Write out the listing beneath this instruction in its entirety, exactly as it reads.

··· Data segment

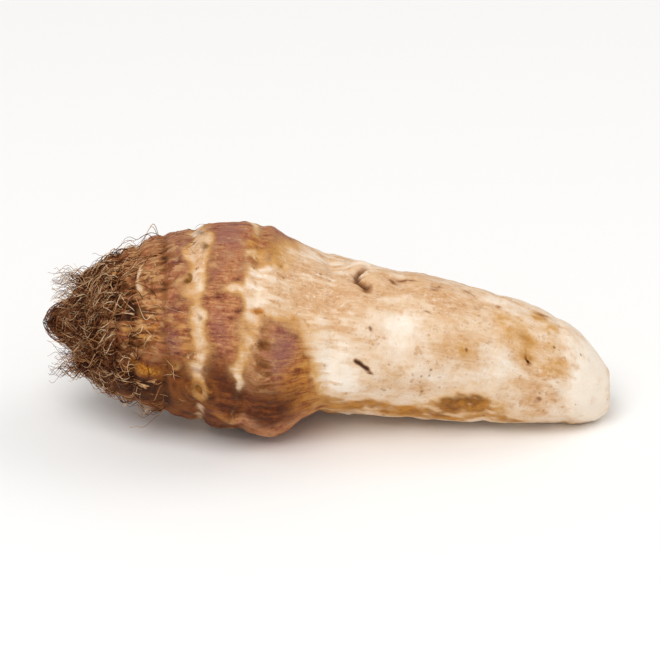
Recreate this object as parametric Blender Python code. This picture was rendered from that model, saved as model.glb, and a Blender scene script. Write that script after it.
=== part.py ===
"""Taro root (one daughter corm of taro), lying on its side on a flat surface.

The root grew as one piece, so it is one solid: a fat ringed head on the left, a tapering
body, a broken-off scar at the right-hand tip, and at the crown a pointed shoot bud ringed
by coarse dry fibres. +X runs from the crown to the tip, +Z is up, -Y is the front.
Lengths are in millimetres and angles in degrees until a point is placed, in metres.
"""

import math
import random

import bmesh
import bpy
from mathutils import Vector

MM = 0.001

# The body as stations along +X: (distance from the crown's dome, radius, height of the axis)
BUD_STATIONS = [
    (-5.4, 0.0, 23.4),
    (-4.7, 1.4, 23.3),
    (-2.7, 2.7, 23.1),
    (-0.5, 3.7, 23.0),
    (0.3, 5.0, 22.9),
]
HEAD_STATIONS = [
    (1.6, 8.0, 22.9),
    (5.5, 12.1, 22.8),
    (11.0, 15.2, 22.7),
    (17.5, 17.6, 22.7),
    (23.5, 19.5, 22.6),
    (29.0, 21.0, 22.3),
    (35.0, 21.6, 21.6),
    (40.0, 21.0, 20.6),
    (44.0, 19.4, 19.9),
]
BODY_STATIONS = [
    (48.5, 17.6, 19.8),
    (55.0, 16.6, 19.0),
    (65.0, 16.0, 17.7),
    (78.0, 15.1, 16.1),
    (90.0, 13.2, 13.5),
    (99.0, 11.4, 11.3),
    (104.5, 9.6, 9.6),
    (108.0, 7.2, 7.7),
]
TIP_SCAR_STATIONS = [
    (110.2, 4.9, 6.9),
    (111.0, 3.8, 6.7),
    (110.7, 2.0, 6.6),
    (110.4, 0.0, 6.6),
]

ROUND_COLUMNS = 60  # vertices round the body
ROWS = 76  # rows of faces from the bud's point to the middle of the tip scar

SIDE_BOW = 1.6  # how far the axis bows sideways at mid length
DEPTH_SHARE = 0.97  # front-to-back radius as a share of the upright one
REST_SINK = 0.5  # taken off the underside, so that the root rests on flats

# Leaf-scar rings: (distance from the crown, groove depth, groove width, slant, where the slant peaks)
RINGS = [
    (4.6, 0.55, 1.6, 0.4, 200),
    (8.2, 0.50, 1.7, 0.5, 20),
    (12.2, 0.60, 1.9, 0.6, 250),
    (17.9, 0.35, 1.8, 0.7, 80),
    (24.6, 0.70, 2.4, 0.8, 170),
    (35.8, 0.65, 2.6, 2.4, -10),
    (51.0, 0.40, 2.8, 2.0, 40),
    (68.0, 0.25, 3.0, 1.6, 200),
    (86.0, 0.25, 2.6, 1.5, 320),
    (100.5, 0.20, 2.2, 1.0, 120),
]
SHEATH_STEP = 0.30  # how far the dry skin stands proud just past a ring
SHEATH_FADE = 4.0  # distance over which that step dies away

# Swellings: (distance, angle, height, half length, half width). Angles go from the top towards
# the front, so 0 is the top, 90 the front, 180 the underside and 270 the back.
SWELLINGS = {
    "top_eye_lip": (58.6, -8, 1.5, 2.6, 3.0),
    "top_eye_ridge": (66.0, -3, 0.9, 8.0, 3.2),
    "front_knob": (40.0, 66, 0.9, 2.3, 2.3),
    "front_knob_low": (40.6, 78, 0.6, 1.9, 1.8),
    "under_lobe": (41.6, 141, 1.5, 4.6, 4.6),
    "under_lobe_lip": (33.5, 123, 1.0, 4.8, 1.8),
    "orange_knob": (13.0, 96, 0.9, 2.8, 2.0),
    "back_eye": (26.8, 262, 1.8, 3.6, 3.8),
    "back_lobe": (47.0, 238, 1.2, 7.0, 6.0),
    "back_knob": (71.0, 284, 0.8, 3.0, 2.6),
    "crown_eye": (15.0, 318, 1.2, 2.6, 2.8),
}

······

**Task answer:**
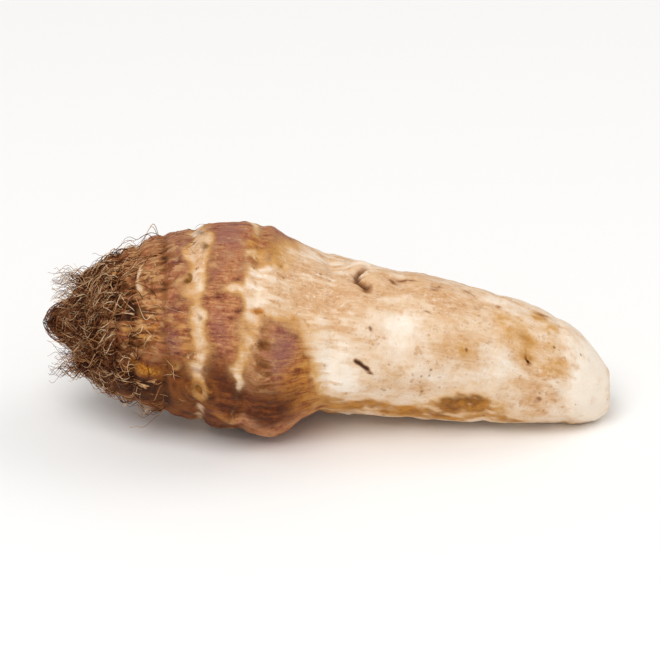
Recreate this object as parametric Blender Python code. This picture was rendered from that model, saved as model.glb, and a Blender scene script. Write that script after it.
=== part.py ===
"""Taro root (one daughter corm of taro), lying on its side on a flat surface.

The root grew as one piece, so it is one solid: a fat ringed head on the left, a tapering
body, a broken-off scar at the right-hand tip, and at the crown a pointed shoot bud ringed
by coarse dry fibres. +X runs from the crown to the tip, +Z is up, -Y is the front.
Lengths are in millimetres and angles in degrees until a point is placed, in metres.
"""

import math
import random

import bmesh
import bpy
from mathutils import Vector

MM = 0.001

# The body as stations along +X: (distance from the crown's dome, radius, height of the axis)
BUD_STATIONS = [
    (-5.4, 0.0, 23.4),
    (-4.7, 1.4, 23.3),
    (-2.7, 2.7, 23.1),
    (-0.5, 3.7, 23.0),
    (0.3, 5.0, 22.9),
]
HEAD_STATIONS = [
    (1.6, 8.0, 22.9),
    (5.5, 12.1, 22.8),
    (11.0, 15.2, 22.7),
    (17.5, 17.6, 22.7),
    (23.5, 19.5, 22.6),
    (29.0, 21.0, 22.3),
    (35.0, 21.6, 21.6),
    (40.0, 21.0, 20.6),
    (44.0, 19.4, 19.9),
]
BODY_STATIONS = [
    (48.5, 17.6, 19.8),
    (55.0, 16.6, 19.0),
    (65.0, 16.0, 17.7),
    (78.0, 15.1, 16.1),
    (90.0, 13.2, 13.5),
    (99.0, 11.4, 11.3),
    (104.5, 9.6, 9.6),
    (108.0, 7.2, 7.7),
]
TIP_SCAR_STATIONS = [
    (110.2, 4.9, 6.9),
    (111.0, 3.8, 6.7),
    (110.7, 2.0, 6.6),
    (110.4, 0.0, 6.6),
]

ROUND_COLUMNS = 60  # vertices round the body
ROWS = 76  # rows of faces from the bud's point to the middle of the tip scar

SIDE_BOW = 1.6  # how far the axis bows sideways at mid length
DEPTH_SHARE = 0.97  # front-to-back radius as a share of the upright one
REST_SINK = 0.5  # taken off the underside, so that the root rests on flats

# Leaf-scar rings: (distance from the crown, groove depth, groove width, slant, where the slant peaks)
RINGS = [
    (4.6, 0.55, 1.6, 0.4, 200),
    (8.2, 0.50, 1.7, 0.5, 20),
    (12.2, 0.60, 1.9, 0.6, 250),
    (17.9, 0.35, 1.8, 0.7, 80),
    (24.6, 0.70, 2.4, 0.8, 170),
    (35.8, 0.65, 2.6, 2.4, -10),
    (51.0, 0.40, 2.8, 2.0, 40),
    (68.0, 0.25, 3.0, 1.6, 200),
    (86.0, 0.25, 2.6, 1.5, 320),
    (100.5, 0.20, 2.2, 1.0, 120),
]
SHEATH_STEP = 0.30  # how far the dry skin stands proud just past a ring
SHEATH_FADE = 4.0  # distance over which that step dies away

# Swellings: (distance, angle, height, half length, half width). Angles go from the top towards
# the front, so 0 is the top, 90 the front, 180 the underside and 270 the back.
SWELLINGS = {
    "top_eye_lip": (58.6, -8, 1.5, 2.6, 3.0),
    "top_eye_ridge": (66.0, -3, 0.9, 8.0, 3.2),
    "front_knob": (40.0, 66, 0.9, 2.3, 2.3),
    "front_knob_low": (40.6, 78, 0.6, 1.9, 1.8),
    "under_lobe": (41.6, 141, 1.5, 4.6, 4.6),
    "under_lobe_lip": (33.5, 123, 1.0, 4.8, 1.8),
    "orange_knob": (13.0, 96, 0.9, 2.8, 2.0),
    "back_eye": (26.8, 262, 1.8, 3.6, 3.8),
    "back_lobe": (47.0, 238, 1.2, 7.0, 6.0),
    "back_knob": (71.0, 284, 0.8, 3.0, 2.6),
    "crown_eye": (15.0, 318, 1.2, 2.6, 2.8),
}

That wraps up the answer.